A visual orgy of art, music, lights and people, it is hard not to get sucked into the world of EDC. Just looking at the size of the festival from the film, it looked like a city of music had just popped out of nowhere. Even viewers who aren’t huge EDM fans will still feel a longing to be there and experience this monstrous event. However, this film isn’t just a recap of last year’s festival, but rather a way of telling the story of EDM and Rave culture. When discussing why he chose to create EDC, Pasquale Rotella said that what really grabbed him was the energy behind the EDM and rave culture. And there is no denying that there is high energy at these concerts.

In the documentary, DJ Armin Van Buuren says, “[EDC] is not just an event—it’s a cultural movement. It’s all very positive. It’s almost like Woodstock, reinvented.” This couldn’t be more true. In the documentary the festival seems exactly like a twenty-first century Woodstock. The purpose of EDC is to promote love and harmony, which is very reminiscent of the famed 1969 concert that epitomized a cultural movement.

One thing that was so wonderful about this documentary was it’s special care to show how much this event is dedicated to music and Rave culture, and the safety of all its patrons.
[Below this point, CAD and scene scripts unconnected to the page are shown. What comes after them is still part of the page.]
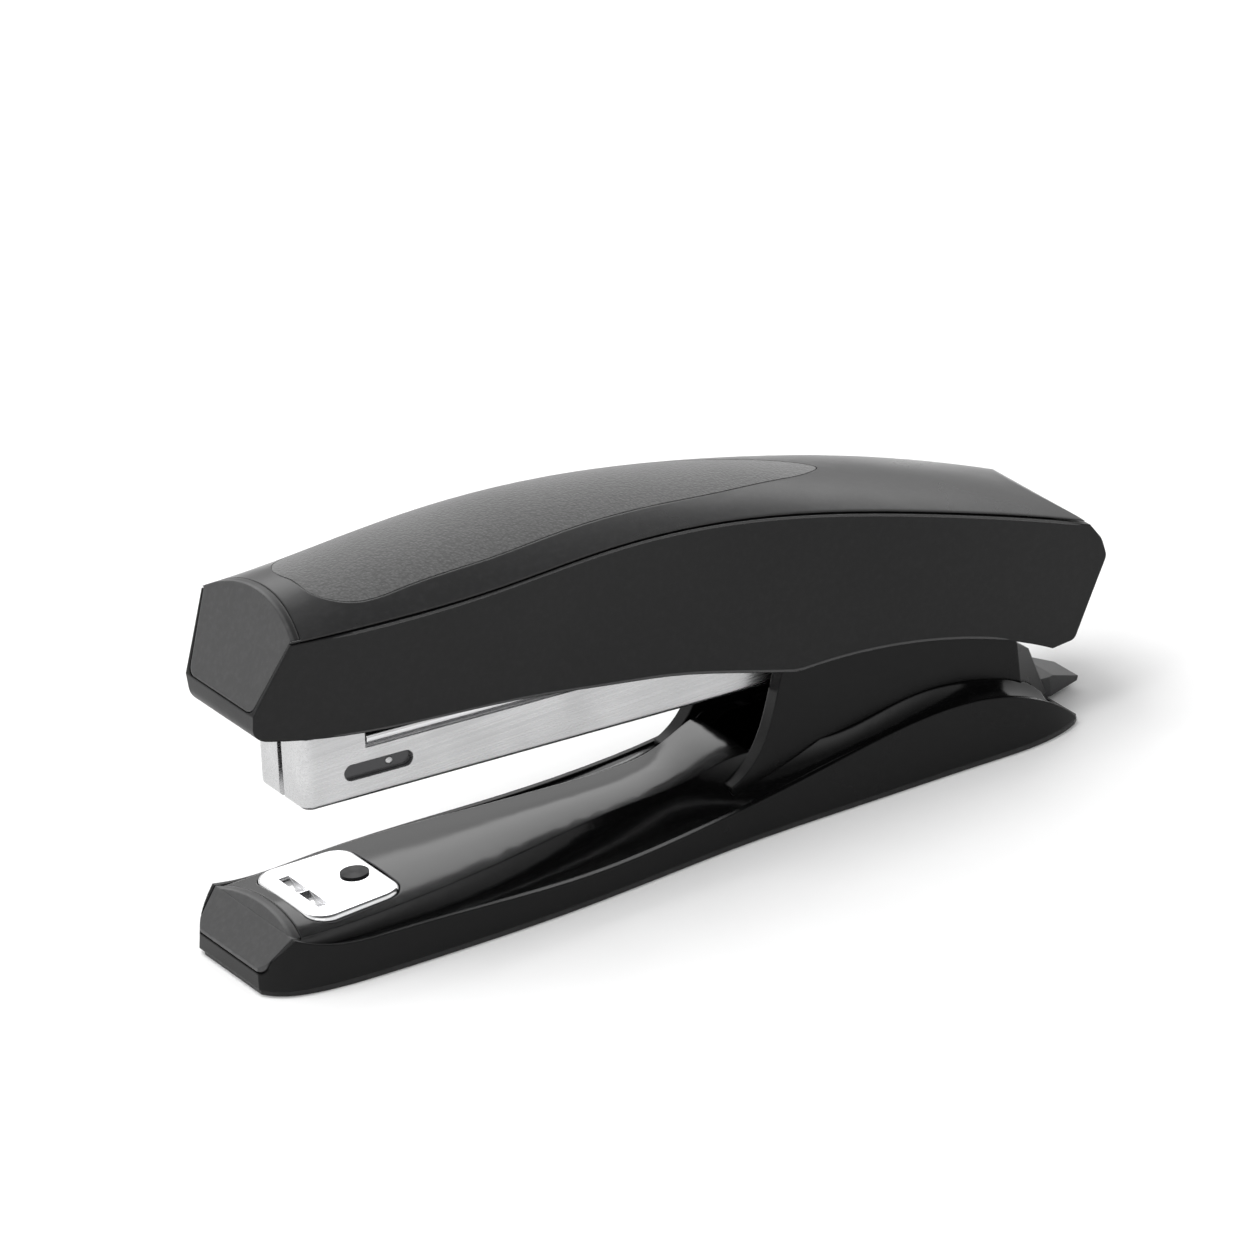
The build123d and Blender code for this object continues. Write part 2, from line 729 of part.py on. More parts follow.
with BuildPart() as anvil_rivet:
    with BuildSketch(Plane.XY.offset(anvil_top + 0.02)):
        with Locations((along(rivet_distance), 0)):
            Circle(2.45)
    extrude(amount=0.3)
    with BuildSketch(Plane.XY.offset(7.2)):
        with Locations((along(rivet_distance), 0)):
            Circle(1.2)
    extrude(amount=anvil_top - 7.1)
save("anvil_rivet", anvil_rivet.part)

with BuildPart() as rear_housing:
    with BuildSketch(Plane.XZ):
        with BuildLine():
            front = Spline(profile([(89.5, 8.6), (96, 13.8), (99.6, 21.4), (101.1, 25.5), (103.4, 31)]))
            crown_line = profile([(122, 31.4), (138, 27.5), (146.5, 16.6), (150.0, 13.6), (154.2, 3.0), (89.5, 3.0)])
            Polyline([front @ 1] + crown_line + [front @ 0])
        make_face()
    extrude(amount=cheek_outer, both=True)
    with BuildSketch(Plane.XZ):
        with Locations((along(60), 20)):
            Rectangle(2 * (well_end - 60), 60)
    extrude(amount=cheek_inner, both=True, mode=Mode.SUBTRACT)
    # blind holes for the pin
    with BuildSketch(Plane.XZ):
        with Locations(pivot):
            Circle(pin_radius + 0.02)
    extrude(amount=pin_half_length + 0.05, both=True, mode=Mode.SUBTRACT)
    # the cheeks turn in towards the rear wall
    with BuildSketch(Plane.XY):
        for side in (-1, 1):
            Polygon(
                (along(cheek_bend), side * (cheek_outer + 0.1)), (along(158), side * (cheek_outer + 0.1)),
                (along(158), side * 4.8), align=None,
            )
    extrude(amount=40, mode=Mode.SUBTRACT)
    add(deck_form.part, mode=Mode.SUBTRACT)
    add(base_form.part, mode=Mode.SUBTRACT)
    add(tongue(0.1), mode=Mode.SUBTRACT)
save("rear_housing", rear_housing.part)

with BuildPart() as pivot_pin:
    with BuildSketch(Plane.XZ):
        with Locations(pivot):
            Circle(pin_radius)
    extrude(amount=pin_half_length, both=True)
save("pivot_pin", pivot_pin.part)

with BuildPart() as base_plate:
    with BuildSketch(Plane.XY.offset(tray_floor + 0.05)):
        with Locations((along(80), 0)):
            Rectangle(132, 14)
    extrude(amount=plate_thickness)
    with BuildSketch(Plane.XY.offset(tray_floor)):
        with Locations((along(40), 0), (along(64), 0), (along(88), 0)):
            Circle(3.4)
    extrude(amount=5, mode=Mode.SUBTRACT)
save("base_plate", base_plate.part)

with BuildPart() as staple_remover:
    add(tongue(0))
save("staple_remover", staple_remover.part)

with BuildPart() as sole_pad:
    extrude(base_outline(0, 0.6), amount=sole_thickness - 0.05)
save("sole_pad", sole_pad.part)

with BuildPart() as base_screws:
    with BuildSketch(Plane.XY.offset(sole_thickness)):
        with Locations(screw_places):
            Circle(1.0)
    extrude(amount=5.5)
save("base_screws", base_screws.part)
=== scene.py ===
# %% [markdown]
# # A desk stapler, dressed for its portrait
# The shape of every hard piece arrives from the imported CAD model, which stands here as a fixed frame.
# This lesson gives each of those pieces its real finish, adds the few pieces that are better grown
# as surfaces, and lights the result like a catalogue picture.

# %% Load the frame
import json

import bpy
import numpy as np
from mathutils import Matrix, Vector


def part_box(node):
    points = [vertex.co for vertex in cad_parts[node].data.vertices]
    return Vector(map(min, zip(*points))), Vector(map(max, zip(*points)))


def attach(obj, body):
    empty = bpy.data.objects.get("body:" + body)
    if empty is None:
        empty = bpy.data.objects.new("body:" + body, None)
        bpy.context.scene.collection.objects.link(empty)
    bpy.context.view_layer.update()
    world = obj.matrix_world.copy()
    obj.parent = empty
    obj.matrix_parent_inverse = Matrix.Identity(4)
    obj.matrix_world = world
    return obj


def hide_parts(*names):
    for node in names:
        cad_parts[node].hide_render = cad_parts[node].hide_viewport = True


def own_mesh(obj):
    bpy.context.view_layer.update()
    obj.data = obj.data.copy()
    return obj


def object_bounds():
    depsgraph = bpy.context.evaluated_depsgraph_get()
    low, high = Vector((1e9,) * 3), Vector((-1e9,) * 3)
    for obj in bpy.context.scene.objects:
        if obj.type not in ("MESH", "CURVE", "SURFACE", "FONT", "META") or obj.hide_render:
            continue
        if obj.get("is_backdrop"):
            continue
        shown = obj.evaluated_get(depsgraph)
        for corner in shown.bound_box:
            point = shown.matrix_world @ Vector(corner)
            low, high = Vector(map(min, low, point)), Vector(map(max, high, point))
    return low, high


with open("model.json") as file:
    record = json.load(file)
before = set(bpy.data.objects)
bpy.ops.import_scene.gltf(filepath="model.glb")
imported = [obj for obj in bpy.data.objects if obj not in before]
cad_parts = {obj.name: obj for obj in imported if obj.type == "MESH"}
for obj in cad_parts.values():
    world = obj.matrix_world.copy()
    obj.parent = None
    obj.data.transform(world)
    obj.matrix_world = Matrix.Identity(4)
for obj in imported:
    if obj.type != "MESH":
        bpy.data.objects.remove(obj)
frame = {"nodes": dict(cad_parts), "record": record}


def write_size(key):
    low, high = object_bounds()
    sizes[key] = [[float(v) for v in low], [float(v) for v in high]]
    return sizes[key]


sizes = {}
print("box on loading", write_size("loaded"))
nodes = frame["nodes"]

# %% [markdown]
# ## The magazine's own directions
# At rest the magazine tips down towards the tail by a few degrees. Anything that lies along it is
# placed with two unit vectors, one along it and one up from its floor, and `extent` reads how far a
# CAD piece reaches in either direction.

# %% Directions and reach
tilt = np.radians(3.75)
lean = np.array([np.cos(tilt), 0.0, -np.sin(tilt)])
rise = np.array([np.sin(tilt), 0.0, np.cos(tilt)])
across = np.array([0.0, 1.0, 0.0])


def mesh_points(name):
    """Every vertex of a CAD piece, one row each."""
    points = np.empty(len(nodes[name].data.vertices) * 3)
    nodes[name].data.vertices.foreach_get("co", points)
    return points.reshape(-1, 3)


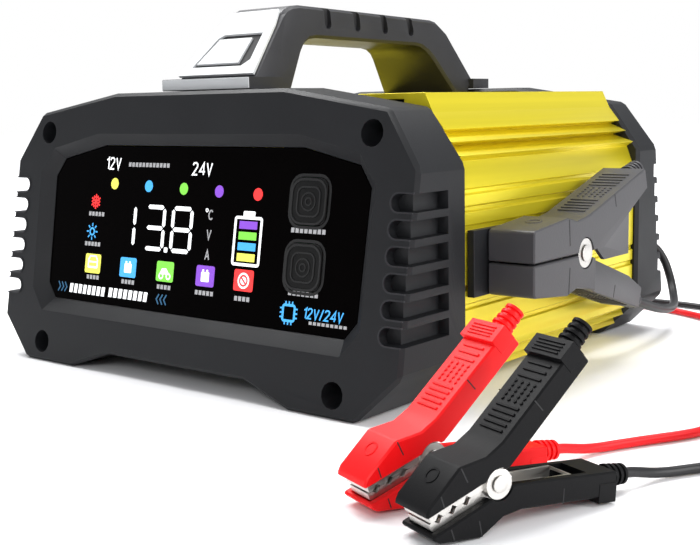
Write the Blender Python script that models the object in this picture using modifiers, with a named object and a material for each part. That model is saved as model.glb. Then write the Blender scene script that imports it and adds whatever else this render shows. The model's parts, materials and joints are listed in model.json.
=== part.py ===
"""Portable car battery charger: a ribbed aluminium body between two moulded end caps, a carrying
handle, a glass display panel with two push buttons, a fan, and three insulated spring clamps.

Metres, +Z up. The display faces -Y. The origin is on the floor under the middle of the body.
"""

import math

import bmesh
import bpy
from mathutils import Matrix, Vector

MM = 0.001
GAP = 0.3 * MM  # between pieces that touch

# Body
BODY_WIDTH = 220 * MM
BODY_DEPTH = 214.5 * MM
BODY_HEIGHT = 113.6 * MM
FRONT_LEAN = 0.1757  # how far the display face leans back, per unit of height
REAR_LEAN = 0.147
TOP_FLAT = 94 * MM  # width of the level top
TOP_FALL = 7.7 * MM  # height lost from the level top to each shoulder
SHOULDER_WIDTH = 14.5 * MM
SHOULDER_FALL = 27.9 * MM  # from the level top to the upright side
SIDE_FOOT = 17 * MM  # height where the upright side turns in to the foot
FOOT_INSET = 17.6 * MM
FOOT_WIDTH = 31 * MM
BELLY_RISE = 7.6 * MM  # height of the bottom edge between the feet
BELLY_SLOPE = 22.5 * MM

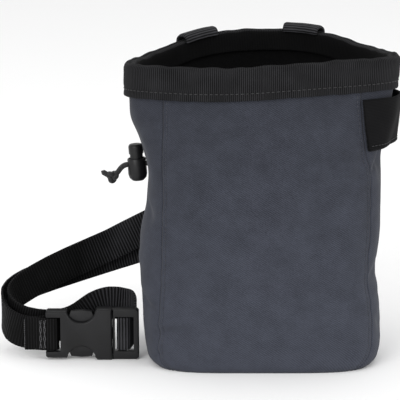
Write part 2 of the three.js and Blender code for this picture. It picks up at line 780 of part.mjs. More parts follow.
{
  const bore = buttonRadius + fit;
  const barrel = turned([
    [0, 0], [0.6 * barrelRadius, 0.5], [0.9 * barrelRadius, 2.2], [barrelRadius, 4.5],
    [barrelRadius, barrelHeight - 0.8], [barrelRadius - 0.4, barrelHeight],
    [bore, barrelHeight], [bore, barrelFloor], [0, barrelFloor],
  ], 16);
  const holeRadius = cordRadius + cordClear;
  const hole = new THREE.CylinderGeometry(holeRadius, holeRadius, 4 * barrelRadius, 10);
  const cordHole = toManifold(hole.rotateZ(Math.PI / 2).translate(0, 0, cordHoleHeight));
  addPiece('cord_lock_barrel', fromManifold(barrel.subtract(cordHole)), blackPlastic, lockGroup);

  const slotLow = cordHoleHeight - cordRadius - cordClear;
  const slotHigh = cordHoleHeight + cordRadius + cordClear + buttonTravel;
  const button = turned([
    [0, slotLow - 1.4], [buttonRadius, slotLow - 1.4], [buttonRadius, buttonTop - 1.6],
    [0.8 * buttonRadius, buttonTop - 0.5], [0, buttonTop],
  ], 14);
  const side = cordRadius + cordClear;
  const slot = block(-2 * barrelRadius, 2 * barrelRadius, -side, side, slotLow, slotHigh);
  addPiece('cord_lock_button', fromManifold(button.subtract(slot)), blackPlastic, lockGroup);
}

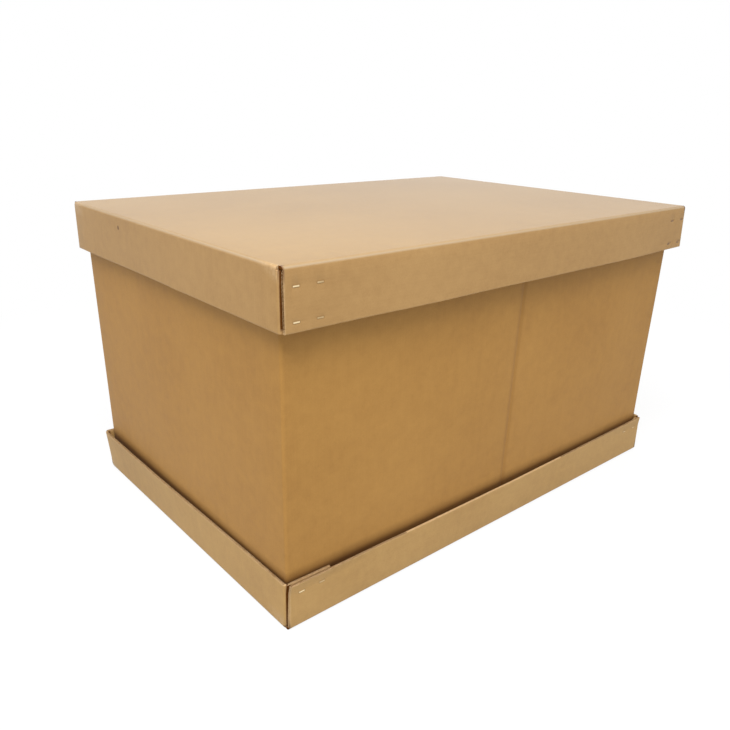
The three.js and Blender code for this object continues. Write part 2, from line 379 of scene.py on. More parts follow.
def slant_slots(sheet, half_x, half_y, spec):
    """Moves the free corners of the long flanges in, so that the slots widen as the real ones do."""
    mesh = bmesh.from_edit_mesh(sheet.data)
    slant = spec["slot_at_edge"] - spec["slot_at_fold"]
    for vertex in mesh.verts:
        if near(abs(vertex.co.y), half_y) and near(vertex.co.z, spec["flange"]):
            if near(abs(vertex.co.x), half_x - spec["slot_at_fold"]):
                vertex.co.x -= math.copysign(slant, vertex.co.x)
    bmesh.update_edit_mesh(sheet.data)


def is_tray_fold(edge, half_x, half_y, tab_y):
    """True for the folds between panel and flanges, and between short flange and tab."""
    if edge.is_boundary:
        return False
    bottom = on_line(edge, abs_y=half_y, z=0) or on_line(edge, abs_x=half_x, z=0)
    corner = on_line(edge, abs_x=half_x, abs_y=tab_y)
    return bottom or corner


def sleeve_sheet(name, box):
    """Outer skin of the sleeve, pulled wall by wall from the tip of the lap round to the raw edge over it."""
    half_x, half_y = FOOT_HALF_X, FOOT_HALF_Y
    low, high = box[0].z, box[1].z
    lap_y = half_y - BOARD - LAP_GAP
    corners = [
        (half_x - LAP_LENGTH, lap_y),
        (half_x, lap_y),
        (half_x, -half_y),
        (CREASE_X, -half_y),
        (-half_x, -half_y),
        (-half_x, half_y),
        (CREASE_X, half_y),
        (half_x - LAP_EDGE, half_y),
    ]
    bpy.ops.mesh.primitive_plane_add(size=1)
    sheet = bpy.context.object
    sheet.name = name
    run = Vector(corners[1]) - Vector(corners[0])
    sheet.scale = (run.x, high - low, 1)
    sheet.rotation_euler = (math.pi / 2, 0, 0)
    sheet.location = ((corners[0][0] + corners[1][0]) / 2, lap_y, (low + high) / 2)
    bpy.ops.object.transform_apply(location=True, rotation=True, scale=True)
    start_edit(sheet)
    for here, there in zip(corners[1:], corners[2:]):
        pick(sheet, "EDGE", lambda e: on_line(e, x=here[0], y=here[1]))
        pull((there[0] - here[0], there[1] - here[1], 0))
    folds = [corners[1], corners[2], corners[4], corners[5]]
    pick(sheet, "EDGE", lambda e: any(on_line(e, x=c[0], y=c[1]) for c in folds) and not e.is_boundary)
    bpy.ops.mesh.bevel(offset=FOLD_OUTSIDE, offset_type="OFFSET", segments=FOLD_STEPS, affect="EDGES")
    slice_mesh("x", [CREASE_X - cut for cut in reversed(CREASE_CUTS)])
    slice_mesh("x", [CREASE_X + cut for cut in CREASE_CUTS])
    slice_mesh("x", spread(-half_x + 0.02, CREASE_X - 0.04, 9))
    slice_mesh("x", spread(CREASE_X + 0.04, half_x - 0.02, 9))
    slice_mesh("x", (-half_x + 0.012, half_x - 0.012))
    slice_mesh("y", spread(-half_y + 0.02, half_y - 0.02, 12))
    slice_mesh("z", spread(low, high, 17))
    slice_mesh("z", (FOOT_DARK_LOW, BASE[1].z, FOOT_DARK_HIGH))
    merge_close_points()
    end_edit()
    return sheet


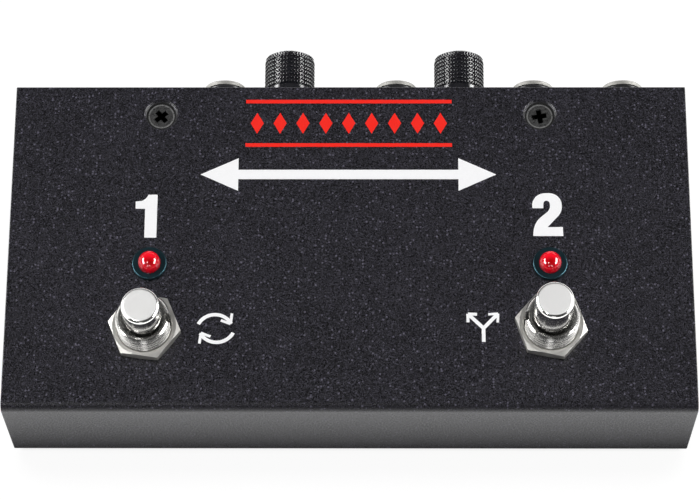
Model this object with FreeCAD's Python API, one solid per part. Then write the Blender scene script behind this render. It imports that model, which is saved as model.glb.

EDC’s department of health and safety had a continuous presence throughout the entirety of the film. It is explained that they have a strict no drug policy, and that they are constantly checking on the well-being of those in attendance.

Side note: Strobe lights, drastic changes in light and images and other such sensory overloads are a staple in this film. While it is very pretty to look at, it may cause some discomfort to those who are sensitive to flashing lights.